Bullion bars are available in sizes ranging from a quarter-ounce wafer to a 400-ounce brick, but coins are typically the choice for new investors. Not to be confused with vintage numismatic coins, these are new issues priced on their gold content, plus a premium. For maximum liquidity, most buyers stick with the most widely circulated gold coins, including the South African Krugerrand, the American Eagle, and the Canadian Maple Leaf. Whatever you prefer, be sure you are buying from a reputable dealer, either in person or through the internet. Gold coins obviously require safekeeping—either a home safe or a bank safe deposit box. Be sure to insure them, too.
Gold jewelry also allows the investor in gold to also experience the enjoyment of wearing it. Gold is often combined with other precious gems and metals to enhance the overall value and appearance of the jewelry. Pieces are often passed down to the next generation as family heirlooms, adding sentimental value beyond that of the piece itself. Jewelry is not typically the best option if it's strictly an investment, because the retail price will usually far exceed the meltdown value. This is due to the workmanship involved and the retail markup. Always determine the purity of the gold before buying jewelry, so that you don't pay 18 karat when you are only getting a 14-karat piece.
Buying Gold funds.
Although it's more feasible than, say, a barrel of oil or a crate of soybeans, owning physical gold has its hassles: transaction fees, the cost of storage, and insurance. Investors interested in a more liquid and low-cost entry into the gold market might instead consider mutual funds and exchange-traded funds that replicate the movements of the commodity.
SPDR Gold Shares (GLD), for example, is one of the oldest ETFs of its kind, initiated in 2004. Shares trade on the New York Stock Exchange and can be bought or sold at any time throughout the trading day, just like stock. Each share of the ETF represents one-tenth of a once of gold.
For example, if gold is trading near $1,300 an ounce, the gold ETF will trade for approximately $130 per share. GLD invests solely in bullion, giving investors direct exposure to the metal's price moves. Other funds invest both in bullion and in shares of publicly traded companies in the business of gold mining, refining, or production.
Generally, gold stocks rise and fall faster than the price of gold itself. Individual companies are also subject to problems unrelated to bullion prices—such as political factors or environmental concerns.
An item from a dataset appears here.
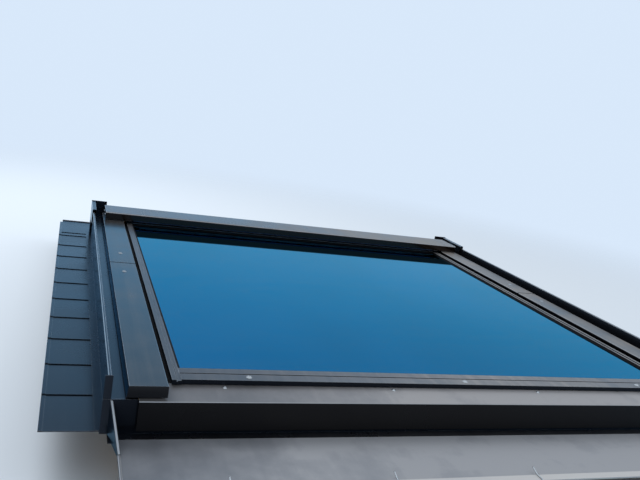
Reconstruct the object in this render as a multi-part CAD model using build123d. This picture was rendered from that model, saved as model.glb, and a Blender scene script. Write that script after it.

So investing in an ETF that owns gold stocks is a higher-risk way to play, but it does offer appreciation potential—which investing in bullion does not.
Buying Gold Futures Option.
More experienced investors who don’t want to risk a lot of capital might consider options on gold futures or options on a gold ETF. These contracts represent the right—but not the obligation—to buy or sell an asset (gold in this case) at a specific price for a certain amount of time. Options can be used whether you think the price of gold is going up or going down. If you guess wrong, the maximum risk associated with buying options is the premium you paid to enter the contract.
Available in the U.S. through the Chicago Mercantile Exchange, put and call options on gold futures can be bought and sold through a futures broker. Options on SPDR Gold Shares ETF are also available to investors and can be traded in a standard brokerage account that has received approval for options trading.
Meanwhile, some traders buy and sell gold futures contracts—which trade on CME under the symbol GC—to speculate on short-term moves higher or lower in the yellow metal.
Buying Gold Mining Stock.
If you can't get your hands directly on any gold, you can always look to gold mining stocks. Keep in mind, however, that gold stocks don't necessarily move in concert with bullion prices, because mining companies succeed or fail based on their individual operating performance and how they deploy their capital and generate profits. You don't have the security of physical possession of the metal if the companies you buy are unsuccessful.
The Bottom Line.
If you’re buying gold as part of a portfolio diversification strategy, ETFs are the best way to go. If you want protection in the event of a system-wide crisis, you’d want to own the physical metal.